Let the mind arise without dwelling anywhere
This is the most celebrated line in the Diamond Sutra — and arguably in all of Chan (Zen) Buddhism. According to tradition, the sixth Chan patriarch Huineng attained awakening upon hearing only this sentence, before he had even read the sutra in full. What does it mean? The mind should be vivid, responsive, and fully alive — but not anchored to any fixed point: not to sights, sounds, feelings, ideas, or even to the thought of practising. It is the opposite of a blank, zoned-out state. Think of a mirror: it reflects everything completely, holds nothing, rejects nothing, and is never stained by what it reflects. That quality of mind — fully present, nowhere stuck — is what this line points to.
身如须弥山王……佛说非身,是名大身
须弥山是佛教宇宙观中最高的山,代表极致的庞大。佛陀问:如果有人的身体大如须弥山,这算大吗?须菩提说:算大——但佛所说的「大身」,并不是指形体上的庞大,而是指超越了形体局限的真实本性。真正的大,不在于外相,而在于超越了外相。
A body like Mount Sumeru — the Buddha says this is not a body, therefore it is called a great body
Mount Sumeru (须弥山) is the cosmic mountain at the centre of the Buddhist universe — unimaginably vast. Even a body of that scale, the sutra says, is not truly a 'great body' in the deepest sense. What the Buddha calls a great body is not measured in size at all. It points to the dharmakaya — the Buddha's true nature, which is not physical and has no boundaries whatsoever. The largest mountain is still a limited, conditioned form. The unconditioned nature of a Buddha is 'great' precisely because it cannot be measured, located, or compared. Greatness here means freedom from all limitation, not merely impressive scale.
总结 · Summary
第十章围绕着《金刚经》最著名的一句话展开:「应无所住而生其心」。心应该在完全自由、不执着于任何地方的状态中生起——像镜子一样映照一切,却不被任何东西困住。这一章还指出:觉悟不是「得到」了什么,庄严净土不是执着于「庄严」,真正的大不是形体的庞大,而是超越了一切形体局限的自由。

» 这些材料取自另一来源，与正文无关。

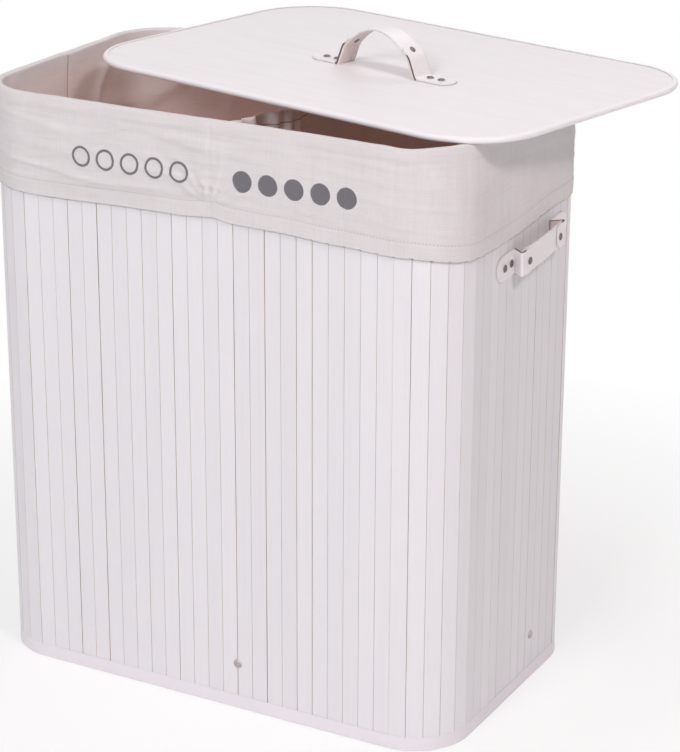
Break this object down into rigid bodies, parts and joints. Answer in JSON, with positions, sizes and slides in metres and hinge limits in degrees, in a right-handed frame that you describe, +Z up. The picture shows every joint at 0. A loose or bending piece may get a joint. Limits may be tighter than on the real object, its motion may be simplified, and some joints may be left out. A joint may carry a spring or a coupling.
{
  "type": "laundry hamper",
  "caption": "Slatted rectangular laundry hamper with a folded cloth liner divided into two bins, riveted strap handles and a loose flat lid lying askew.",
  "frame": {"origin": "middle of the whole part's footprint at floor level, with the lid where it lies; the hamper's own centre is 34.7 mm to -X and 72.5 mm to -Y of it", "axes": "+X to the hamper's right, along its long side; +Y to its back; +Z up"},
  "size_m": [0.6228, 0.464, 0.6512],
  "materials": {
    "slats": "thin white paint over fine upright grain",
    "mat_tape": "white coated edging tape",
    "base_board": "white painted board",
    "clips": "plain bent strip",
    "rivets": "dark grey domed heads",
    "straps": "white coated face with raw brown edges",
    "liner_cloth": "unbleached cotton and linen weave",
    "lid_face": "white painted fine slats along the lid",
    "lid_tape": "white coated edging tape"
  },
  "bodies": {
    "frame": {"wall_front": "slats", "wall_back": "slats", "wall_left": "slats", "wall_right": "slats", "corner_front_left": "slats", "corner_front_right": "slats", "corner_back_left": "slats", "corner_back_right": "slats", "top_binding": "mat_tape", "bottom_binding": "mat_tape", "base_board": "base_board", "clip_front": "clips", "clip_right": "clips", "clip_back": "clips", "clip_left": "clips", "clip_rivet_front": "rivets", "clip_rivet_right": "rivets", "clip_rivet_back": "rivets", "clip_rivet_left": "rivets", "right_handle_foot_near": "straps", "right_handle_foot_far": "straps", "right_handle_grip": "straps", "right_handle_foot_rivet_1": "rivets", "right_handle_foot_rivet_2": "rivets", "right_handle_foot_rivet_3": "rivets", "right_handle_foot_rivet_4": "rivets", "right_handle_shoulder_rivet_near": "rivets", "right_handle_shoulder_rivet_far": "rivets", "left_handle_foot_near": "straps", "left_handle_foot_far": "straps", "left_handle_grip": "straps", "left_handle_foot_rivet_1": "rivets", "left_handle_foot_rivet_2": "rivets", "left_handle_foot_rivet_3": "rivets", "left_handle_foot_rivet_4": "rivets", "left_handle_shoulder_rivet_near": "rivets", "left_handle_shoulder_rivet_far": "rivets"},
    "liner": {"liner_cuff_left": "liner_cloth", "liner_cuff_right": "liner_cloth", "liner_bag_left": "liner_cloth", "liner_bag_right": "liner_cloth", "liner_divider": "liner_cloth", "liner_floor": "liner_cloth"},
    "lid": {"lid_board": "lid_face", "lid_binding": "lid_tape", "lid_handle_foot_near": "straps", "lid_handle_foot_far": "straps", "lid_handle_grip": "straps", "lid_handle_foot_rivet_1": "rivets", "lid_handle_foot_rivet_2": "rivets", "lid_handle_foot_rivet_3": "rivets", "lid_handle_foot_rivet_4": "rivets", "lid_handle_shoulder_rivet_near": "rivets", "lid_handle_shoulder_rivet_far": "rivets"}
  },
  "joints": [
    {"name": "liner_lift", "type": "slide", "parent": "frame", "child": "liner", "axis": [0, 0, 1], "range_m": [0, 0.56]},
    {"name": "lid_lift", "type": "slide", "parent": "liner", "child": "lid", "axis": [0, 0, 1], "range_m": [0, 0.3]}
  ]
}
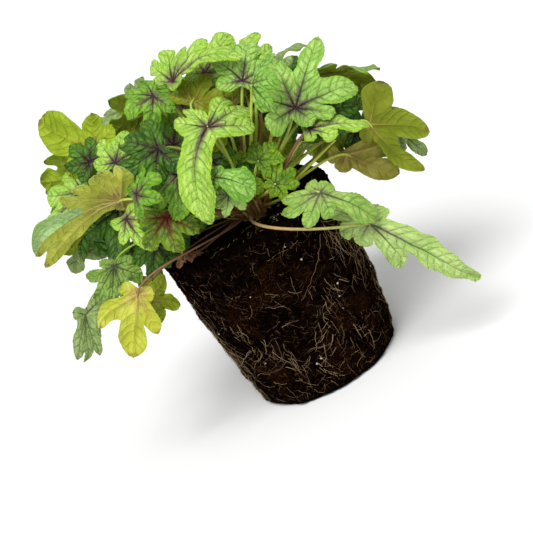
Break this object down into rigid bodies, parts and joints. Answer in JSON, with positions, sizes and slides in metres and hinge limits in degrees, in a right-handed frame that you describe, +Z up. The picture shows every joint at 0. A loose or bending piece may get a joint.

Chapter 10 is built around the Diamond Sutra's most famous line: 'Let the mind arise without dwelling anywhere.' This is the quality of mind the entire sutra has been cultivating — alert, responsive, and free, not stuck on any object, thought, or achievement. The chapter reinforces three related points: nothing was truly attained even in the deepest teaching encounter; the work of building a pure land must be done without ego-attachment to building; and real greatness is not measured in physical scale, but in freedom from all limitation. At the centre of it all stands that one sentence — a compass for the entire path.